* **Set problem**
Copy every record below exactly.

* **Material supplied**
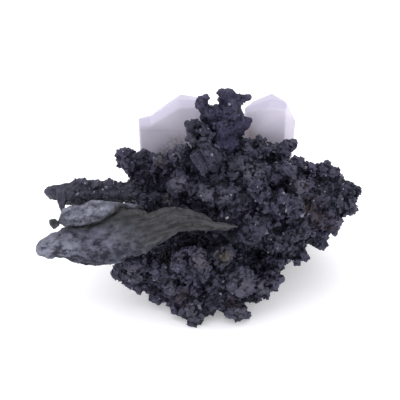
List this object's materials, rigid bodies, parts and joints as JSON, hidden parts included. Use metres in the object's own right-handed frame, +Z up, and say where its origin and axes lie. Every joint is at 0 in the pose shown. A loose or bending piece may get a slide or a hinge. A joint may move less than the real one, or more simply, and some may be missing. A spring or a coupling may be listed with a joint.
{
  "type": "native silver specimen",
  "caption": "Cabinet mineral specimen: a hackly mass of tarnished native silver with a spire, an arm and flat silver blades, grown against milky calcite crystals.",
  "frame": {"origin": "middle of the specimen's box, on the flat face that it rests on", "axes": "+Z up; +X along the length, from the blades towards the wing; +Y from the silver front towards the calcite at the back"},
  "size_m": [0.0816, 0.0506, 0.0522],
  "materials": {
    "tarnished_silver": "blue-black sulphide tarnish on hackly crystals, with small bright glints",
    "arm_silver": "grey-black tarnish, smoother on its upper side",
    "blade_silver": "blue-grey to olive-grey patina with a grain along the blade",
    "milky_calcite": "milky, waxy lustre, faint growth lines"
  },
  "bodies": {
    "root": {"silver_mass": "tarnished_silver", "silver_spire": "tarnished_silver", "silver_arm": "arm_silver", "silver_blade_large": "blade_silver", "silver_blade_small": "blade_silver", "calcite_left": "milky_calcite", "calcite_right": "milky_calcite"}
  },
  "joints": []
}
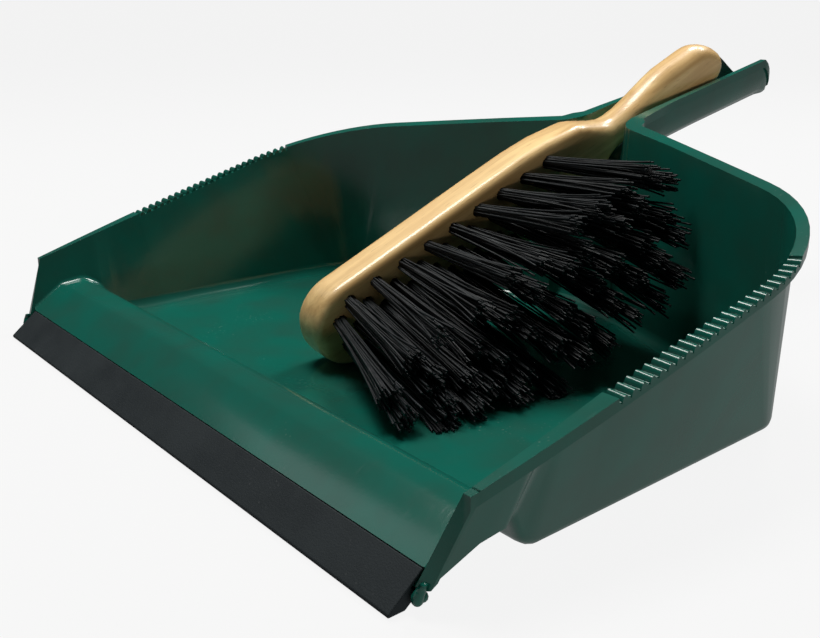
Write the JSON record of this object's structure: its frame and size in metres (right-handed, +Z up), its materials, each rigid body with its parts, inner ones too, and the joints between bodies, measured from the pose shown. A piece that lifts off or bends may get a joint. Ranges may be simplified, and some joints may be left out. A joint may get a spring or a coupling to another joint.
{
  "type": "dustpan and brush",
  "caption": "Wide plastic dustpan with a rubber lip, comb-ridged rim and open trough handle, with a wooden hand brush of long dark bristles lying in it",
  "frame": {"origin": "centre of the bounding box in plan, on the floor the pan stands on", "axes": "+Y from the rubber lip to the handle, +X to the pan's right seen from the lip, +Z up"},
  "size_m": [0.3628, 0.422, 0.1465],
  "materials": {
    "green_plastic": "gloss, fine scuffs",
    "black_rubber": "matt",
    "varnished_beech": "clear varnish",
    "black_bristle": "satin"
  },
  "bodies": {
    "dustpan": {"dustpan_body": "green_plastic", "rubber_lip": "black_rubber"},
    "brush": {"brush_stock": "varnished_beech", "tuft_01": "black_bristle", "tuft_02": "black_bristle", "tuft_03": "black_bristle", "tuft_04": "black_bristle", "tuft_05": "black_bristle", "tuft_06": "black_bristle", "tuft_07": "black_bristle", "tuft_08": "black_bristle", "tuft_09": "black_bristle", "tuft_10": "black_bristle", "tuft_11": "black_bristle", "tuft_12": "black_bristle", "tuft_13": "black_bristle", "tuft_14": "black_bristle", "tuft_15": "black_bristle", "tuft_16": "black_bristle", "tuft_17": "black_bristle", "tuft_18": "black_bristle", "tuft_19": "black_bristle", "tuft_20": "black_bristle", "tuft_21": "black_bristle", "tuft_22": "black_bristle", "tuft_23": "black_bristle", "tuft_24": "black_bristle", "tuft_25": "black_bristle", "tuft_26": "black_bristle", "tuft_27": "black_bristle", "tuft_28": "black_bristle", "tuft_29": "black_bristle", "tuft_30": "black_bristle", "tuft_31": "black_bristle", "tuft_32": "black_bristle", "tuft_33": "black_bristle", "tuft_34": "black_bristle", "tuft_35": "black_bristle", "tuft_36": "black_bristle", "tuft_37": "black_bristle", "tuft_38": "black_bristle", "tuft_39": "black_bristle", "tuft_40": "black_bristle", "tuft_41": "black_bristle", "tuft_42": "black_bristle", "tuft_43": "black_bristle", "tuft_44": "black_bristle", "tuft_45": "black_bristle", "tuft_46": "black_bristle", "tuft_47": "black_bristle"}
  },
  "joints": [
    {"name": "brush_lift", "type": "slide", "parent": "dustpan", "child": "brush", "axis": [0, 0, 1], "range_m": [0, 0.2]}
  ]
}
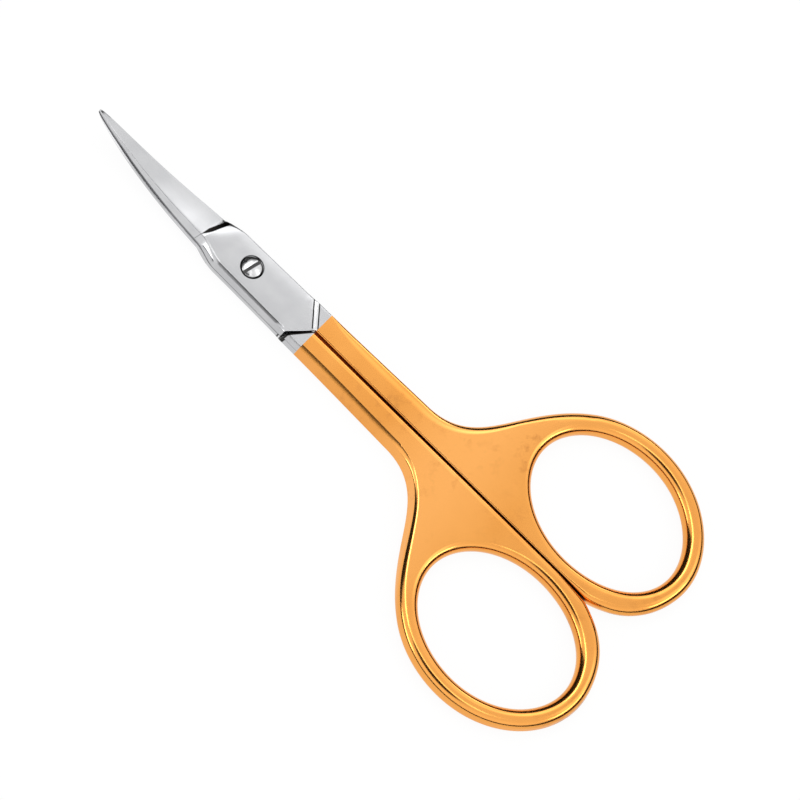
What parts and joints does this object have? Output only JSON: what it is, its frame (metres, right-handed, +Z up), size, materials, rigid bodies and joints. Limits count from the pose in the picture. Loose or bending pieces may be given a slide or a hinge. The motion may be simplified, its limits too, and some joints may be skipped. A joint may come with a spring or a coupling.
{
  "type": "manicure scissors",
  "caption": "Manicure scissors with curved pointed blades, a slotted pivot screw and gold-plated finger rings, shown closed.",
  "frame": {"origin": "on the pivot's axis, in the plane that the closed pair lies on", "axes": "+X from the pivot to the blades' tips, +Z up out of the screw's head, +Y towards the ring of the lower half"},
  "size_m": [0.0895, 0.0433, 0.0044],
  "materials": {
    "steel": "polished",
    "gold": "polished gold plating on steel",
    "screw_steel": "polished"
  },
  "bodies": {
    "lower_half": {"lower_blade": "steel", "lower_handle": "gold", "pivot_screw": "screw_steel"},
    "upper_half": {"upper_blade": "steel", "upper_handle": "gold"}
  },
  "joints": [
    {"name": "pivot", "type": "hinge", "parent": "lower_half", "child": "upper_half", "pos_m": [0, 0, 0], "axis": [0, 0, 1], "range_deg": [0, 80]}
  ]
}
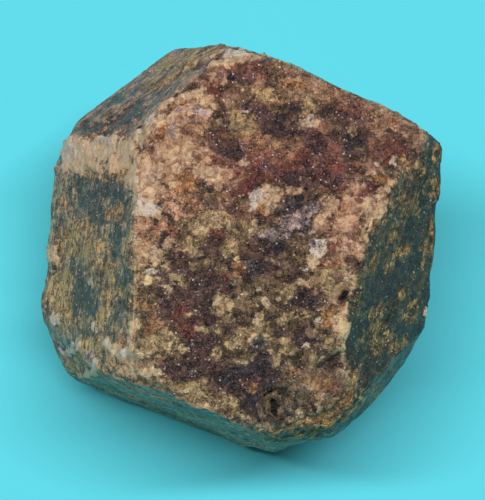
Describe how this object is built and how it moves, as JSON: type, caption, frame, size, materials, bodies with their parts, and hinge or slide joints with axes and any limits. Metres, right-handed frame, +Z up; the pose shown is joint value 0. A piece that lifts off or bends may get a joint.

* **Response for this exercise**
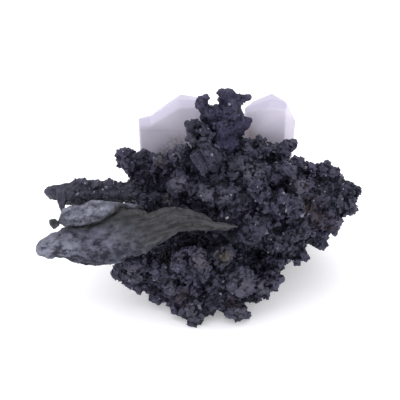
List this object's materials, rigid bodies, parts and joints as JSON, hidden parts included. Use metres in the object's own right-handed frame, +Z up, and say where its origin and axes lie. Every joint is at 0 in the pose shown. A loose or bending piece may get a slide or a hinge. A joint may move less than the real one, or more simply, and some may be missing. A spring or a coupling may be listed with a joint.
{
  "type": "native silver specimen",
  "caption": "Cabinet mineral specimen: a hackly mass of tarnished native silver with a spire, an arm and flat silver blades, grown against milky calcite crystals.",
  "frame": {"origin": "middle of the specimen's box, on the flat face that it rests on", "axes": "+Z up; +X along the length, from the blades towards the wing; +Y from the silver front towards the calcite at the back"},
  "size_m": [0.0816, 0.0506, 0.0522],
  "materials": {
    "tarnished_silver": "blue-black sulphide tarnish on hackly crystals, with small bright glints",
    "arm_silver": "grey-black tarnish, smoother on its upper side",
    "blade_silver": "blue-grey to olive-grey patina with a grain along the blade",
    "milky_calcite": "milky, waxy lustre, faint growth lines"
  },
  "bodies": {
    "root": {"silver_mass": "tarnished_silver", "silver_spire": "tarnished_silver", "silver_arm": "arm_silver", "silver_blade_large": "blade_silver", "silver_blade_small": "blade_silver", "calcite_left": "milky_calcite", "calcite_right": "milky_calcite"}
  },
  "joints": []
}
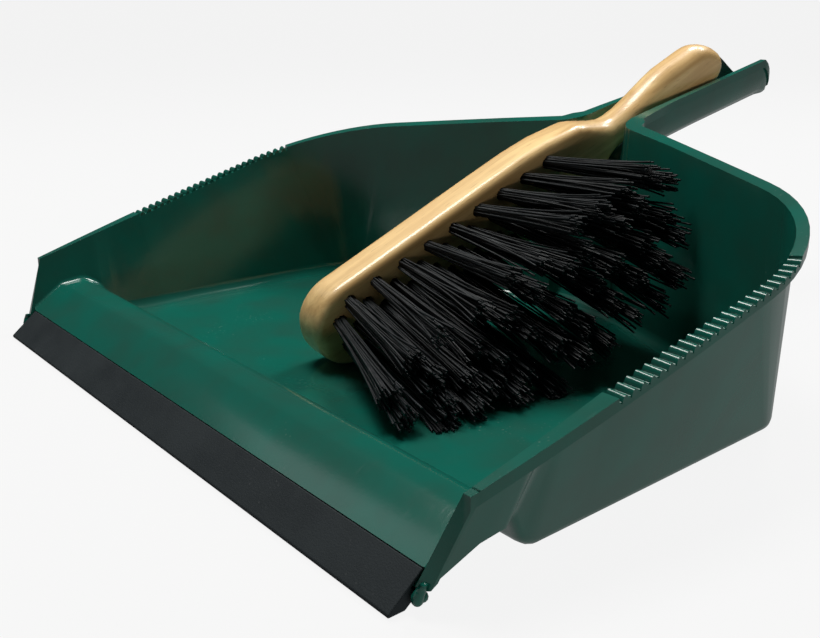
Write the JSON record of this object's structure: its frame and size in metres (right-handed, +Z up), its materials, each rigid body with its parts, inner ones too, and the joints between bodies, measured from the pose shown. A piece that lifts off or bends may get a joint. Ranges may be simplified, and some joints may be left out. A joint may get a spring or a coupling to another joint.
{
  "type": "dustpan and brush",
  "caption": "Wide plastic dustpan with a rubber lip, comb-ridged rim and open trough handle, with a wooden hand brush of long dark bristles lying in it",
  "frame": {"origin": "centre of the bounding box in plan, on the floor the pan stands on", "axes": "+Y from the rubber lip to the handle, +X to the pan's right seen from the lip, +Z up"},
  "size_m": [0.3628, 0.422, 0.1465],
  "materials": {
    "green_plastic": "gloss, fine scuffs",
    "black_rubber": "matt",
    "varnished_beech": "clear varnish",
    "black_bristle": "satin"
  },
  "bodies": {
    "dustpan": {"dustpan_body": "green_plastic", "rubber_lip": "black_rubber"},
    "brush": {"brush_stock": "varnished_beech", "tuft_01": "black_bristle", "tuft_02": "black_bristle", "tuft_03": "black_bristle", "tuft_04": "black_bristle", "tuft_05": "black_bristle", "tuft_06": "black_bristle", "tuft_07": "black_bristle", "tuft_08": "black_bristle", "tuft_09": "black_bristle", "tuft_10": "black_bristle", "tuft_11": "black_bristle", "tuft_12": "black_bristle", "tuft_13": "black_bristle", "tuft_14": "black_bristle", "tuft_15": "black_bristle", "tuft_16": "black_bristle", "tuft_17": "black_bristle", "tuft_18": "black_bristle", "tuft_19": "black_bristle", "tuft_20": "black_bristle", "tuft_21": "black_bristle", "tuft_22": "black_bristle", "tuft_23": "black_bristle", "tuft_24": "black_bristle", "tuft_25": "black_bristle", "tuft_26": "black_bristle", "tuft_27": "black_bristle", "tuft_28": "black_bristle", "tuft_29": "black_bristle", "tuft_30": "black_bristle", "tuft_31": "black_bristle", "tuft_32": "black_bristle", "tuft_33": "black_bristle", "tuft_34": "black_bristle", "tuft_35": "black_bristle", "tuft_36": "black_bristle", "tuft_37": "black_bristle", "tuft_38": "black_bristle", "tuft_39": "black_bristle", "tuft_40": "black_bristle", "tuft_41": "black_bristle", "tuft_42": "black_bristle", "tuft_43": "black_bristle", "tuft_44": "black_bristle", "tuft_45": "black_bristle", "tuft_46": "black_bristle", "tuft_47": "black_bristle"}
  },
  "joints": [
    {"name": "brush_lift", "type": "slide", "parent": "dustpan", "child": "brush", "axis": [0, 0, 1], "range_m": [0, 0.2]}
  ]
}
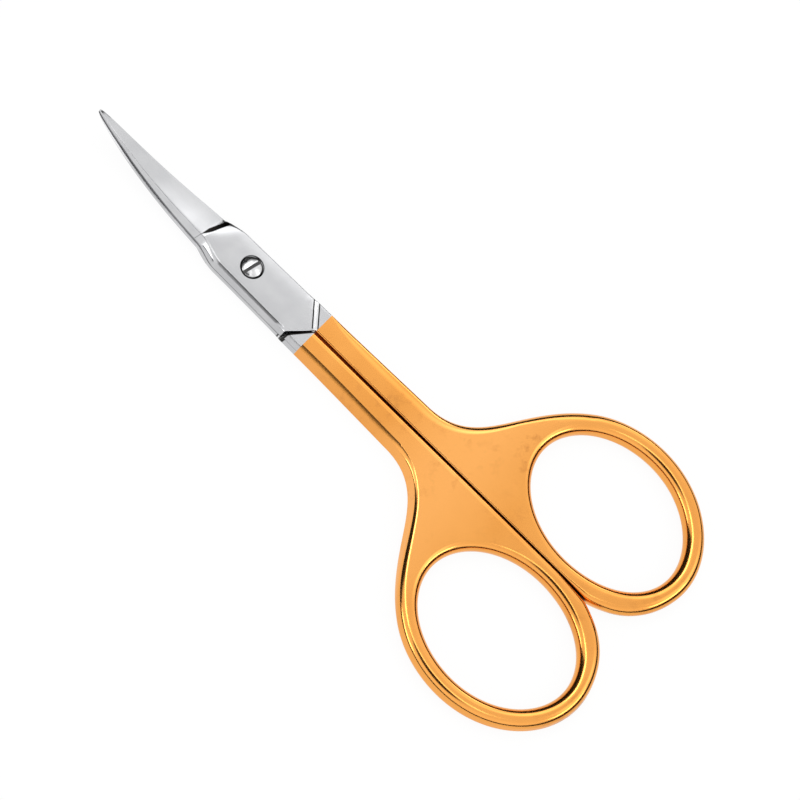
What parts and joints does this object have? Output only JSON: what it is, its frame (metres, right-handed, +Z up), size, materials, rigid bodies and joints. Limits count from the pose in the picture. Loose or bending pieces may be given a slide or a hinge. The motion may be simplified, its limits too, and some joints may be skipped. A joint may come with a spring or a coupling.
{
  "type": "manicure scissors",
  "caption": "Manicure scissors with curved pointed blades, a slotted pivot screw and gold-plated finger rings, shown closed.",
  "frame": {"origin": "on the pivot's axis, in the plane that the closed pair lies on", "axes": "+X from the pivot to the blades' tips, +Z up out of the screw's head, +Y towards the ring of the lower half"},
  "size_m": [0.0895, 0.0433, 0.0044],
  "materials": {
    "steel": "polished",
    "gold": "polished gold plating on steel",
    "screw_steel": "polished"
  },
  "bodies": {
    "lower_half": {"lower_blade": "steel", "lower_handle": "gold", "pivot_screw": "screw_steel"},
    "upper_half": {"upper_blade": "steel", "upper_handle": "gold"}
  },
  "joints": [
    {"name": "pivot", "type": "hinge", "parent": "lower_half", "child": "upper_half", "pos_m": [0, 0, 0], "axis": [0, 0, 1], "range_deg": [0, 80]}
  ]
}
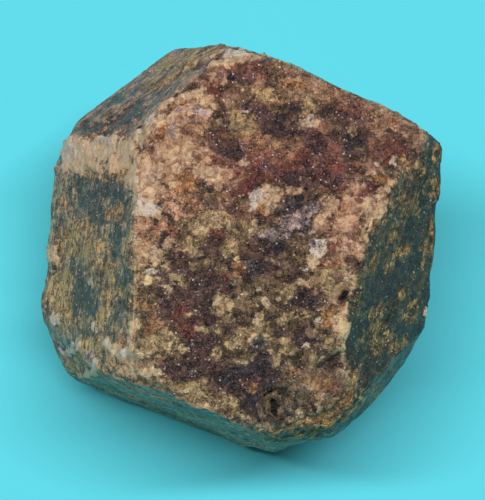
Describe how this object is built and how it moves, as JSON: type, caption, frame, size, materials, bodies with their parts, and hinge or slide joints with axes and any limits. Metres, right-handed frame, +Z up; the pose shown is joint value 0. A piece that lifts off or bends may get a joint.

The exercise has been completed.